E nele está um filme basicamente de elipses e insinuações, intencionado a criar um espaço que permite o diálogo com uma época e um estado de espírito em forma de aventura lisérgica em monocórdio, longe da estrutura do cinema clássico americano. O road movie que aspira os westerns – à época tão próximos no tempo de exploração de territórios – parte de uma asfixia generalizada – social, existencial e político como espelho de um mal estar que muitos estavam a lutar. E como pilar de tudo isso está o sonho de recomeço. Coube a Benning, anos mais tarde, identificar caminhos complementares à época da filmagem de Hopper. Em comum, ambos estão em estado de suspensão e cabe as palavras do antropólogo Marc Augé sobre este estado: “(…) O estado de suspensão designa uma forma de esquecimento na medida em que ‘ambiciona recuperar o presente cortando-o provisoriamente do passado e do futuro e, mais exatamente, esquecendo o futuro quando este se identifica com o regresso do passado'”.
O encontro
Como parte da geração marcada por Hopper, James Benning é um cineasta/videomaker que transita entre cinema e museus com propriedade. Seus filmes seguem características únicas de caráter observacional. E o encontro sobrenatural de Benning com Hopper pelas estradas dos EUA se dá pelo mesma convenção: um filme sensorial, de sugestões e que recria Easy Rider a partir dos tradicionais longos e estáticos planos, aqui em paralelo em alguns momentos com diálogos do filme original como forma de guia narrativo, sem que o filme original seja remontado por Benning e sim uma releitura ao seu estilo característico de contemplar, criar atmosferas e narrar histórias.

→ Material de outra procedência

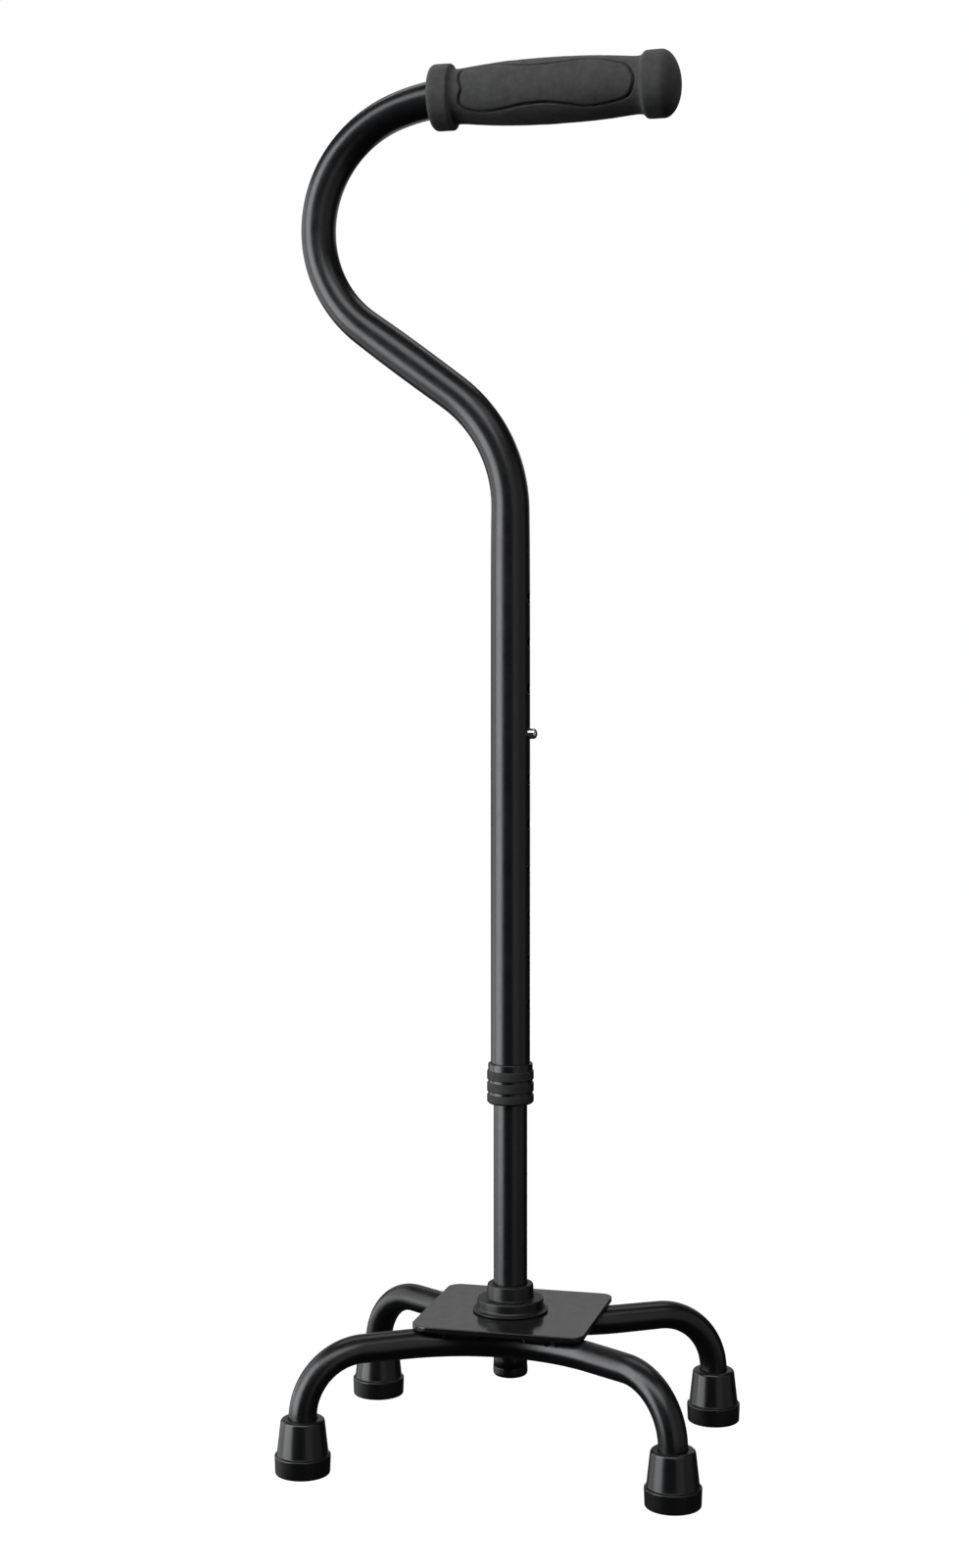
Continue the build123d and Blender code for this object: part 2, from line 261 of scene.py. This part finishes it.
rib_rubber = surface(
    "rib_rubber", ((0.020, 0.020, 0.019), (0.030, 0.030, 0.029)), (0.62, 0.80), 240,
    ((600, 0.00005), (1800, 0.00004)), IOR=1.42)
button_steel = surface(
    "button_steel", ((0.66, 0.65, 0.62), (0.78, 0.77, 0.75)), (0.12, 0.24), 500,
    ((2500, 0.00001),), Metallic=1.0)
spring_steel = surface(
    "spring_steel", ((0.30, 0.31, 0.34), (0.42, 0.42, 0.44)), (0.25, 0.4), 200,
    ((1500, 0.00002),), stretch=(1, 1, 6), Metallic=1.0)
washer_steel = surface(
    "washer_steel", ((0.45, 0.45, 0.45), (0.58, 0.58, 0.57)), (0.3, 0.45), 250,
    ((1500, 0.00002),), Metallic=1.0)


# ---------------------------------------------------------------- mesh helpers


def piece(name, points, faces, material, body, slot, *replaced):
    """A smooth mesh from points in millimetres, riding on a body in place of CAD nodes."""
    mesh = bpy.data.meshes.new(name)
    mesh.from_pydata((np.asarray(points, float) * METRES).tolist(), [], faces)
    bm = bmesh.new()
    bm.from_mesh(mesh)
    bmesh.ops.remove_doubles(bm, verts=bm.verts, dist=2e-7)
    bmesh.ops.recalc_face_normals(bm, faces=bm.faces)
    bm.to_mesh(mesh)
    bm.free()
    mesh.shade_smooth()
    mesh.materials.append(material)
    obj = bpy.data.objects.new(name, mesh)
    scene.collection.objects.link(obj)
    even = obj.modifiers.new("even_normals", "WEIGHTED_NORMAL")
    even.keep_sharp = True
    if body:
        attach(obj, body)
    if replaced:
        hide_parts(*replaced)
    return obj


def quads(rows, columns, first=0, skip=()):
    """The faces between rings of points, each ring closed on itself."""
    faces = []
    for i in range(rows - 1):
        for j in range(columns):
            if (i, j) not in skip:
                a, b = first + i * columns + j, first + i * columns + (j + 1) % columns
                faces.append((a, b, b + columns, a + columns))
    return faces


def join(*shells):
    """Several (points, faces) as one."""
    points, faces, count = [], [], 0
    for shell_points, shell_faces in shells:
        points.append(np.asarray(shell_points, float).reshape(-1, 3))
        faces += [tuple(count + v for v in face) for face in shell_faces]
        count += len(points[-1])
    return np.concatenate(points), faces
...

Benning, que outrora tinha refeito Faces de John Cassavetes com os mesmos espectros, em entrevista ao Lola Journal afirma que seu respeito pelo filme de Hopper diminuiu conforme o tempo. Hoje, o diretor considera o filme “Cristão, capitalista e que afirma o manifesto de Malcolm-X que o uso de drogas é anti-revolucionário”. Sua reencarnação é feita pelas paisagens de Hopper, hoje muitas deterioradas ou completamente modificadas pelo tempo ou pelo homem. E Easy Rider, ambos, se resumem à busca de um espaço, de um local não definido.
A outra América
Restaurar ou constatar o passado? A questão que permeia a versão de James Benning o isenta de uma resposta concreta quando seu trabalho de aproximação e posse é explícita ao exibir, por exemplo, o cemitério da cena mais lisérgica da versão original em estado deplorável, ao trocar Born to be Wild do Steppenwolf por uma canção pop ou exibir a placa de “Não há vagas”, num simples gesto interpretativo, de criar novas camadas e significados, como a construção de um novo córrego para as cenas escoarem após o corte. A visão de Benning, neste ponto, é dicotômica entre passado e futuro.

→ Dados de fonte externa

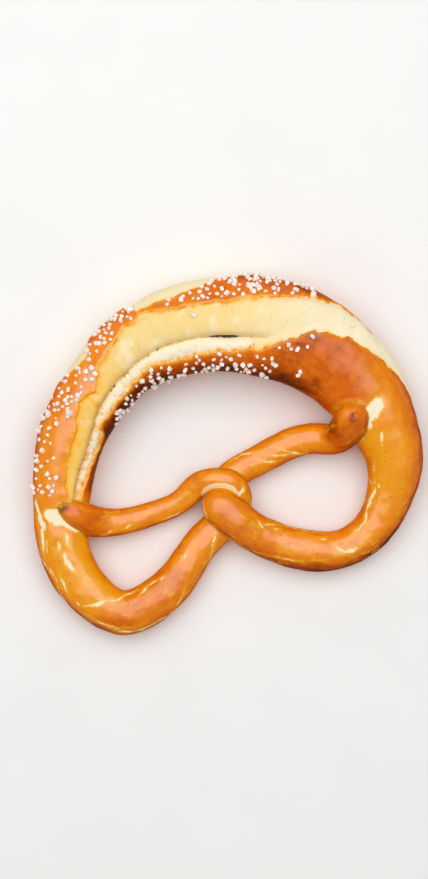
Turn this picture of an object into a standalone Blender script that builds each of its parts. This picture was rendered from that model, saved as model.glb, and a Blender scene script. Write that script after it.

A América filmada por Benning passou por outras guerras, ataques terroristas, novos tipos de drogas sintéticas e fenômenos pop, mas há de se considerar o lampejo de Hopper simbolizado na última sequência do filme original. O encontro se dará a partir desta cena – o encontro de um pensamento, ainda que rápido, de fuga, um lapso pessimista sobre o país dos sonhos. Está feito o diálogo ostensivo entre Hopper e Benning: alusões sobre um sonho – o início e o fim. A morte nos campos da liberdade, do vento no rosto e felicidade plena é escarrado em cada plano da observação de James Benning. “Não há vagas” é o canto nada subjetivo da cultura pop, um lamento à transgressão que outrora cantava selvageria, lisergia e revolução. Em troca estão os sussurros em forma de diálogos originais em volume mais baixo em pompa decrescente, como se o silêncio fosse o ponto final da geração e o ponto inicial de Benning, que entrega suas intenções ao dispositivo, permitindo que os longos planos falem por si. Uma infeliz coreografia social (e artística).
O modelo de Dennis Hopper que supõe o processo de integração e desenvolvimento por trás da carcaça de um filme de motoqueiros segue a retórica da heroicização de uma geração. Nele, homens (quase anônimos que seguem mais tipos que a ilusão da construção de personagem) ressoam às questões sociais daquele tempo como forma de análise urgente transpassadas em ações e falas duvidosas. O modelo de Benning, longe de uma comparação, apesar da releitura, é de um protoluto, silencioso, de análise partilhada com o espectador; o diagnóstico suspende a economia vista durante todo filme – ainda que não se chegue a respostas como em boa parte de discussões sobre o cinema, é possível dizer que o trabalho de Benning é um complemento com a permissão que o tempo cedeu, com a clara constatação que a América não foi e nunca será àquela almejada e que o homem que derruba motos também derrubará a economia e o ambiente em que vive.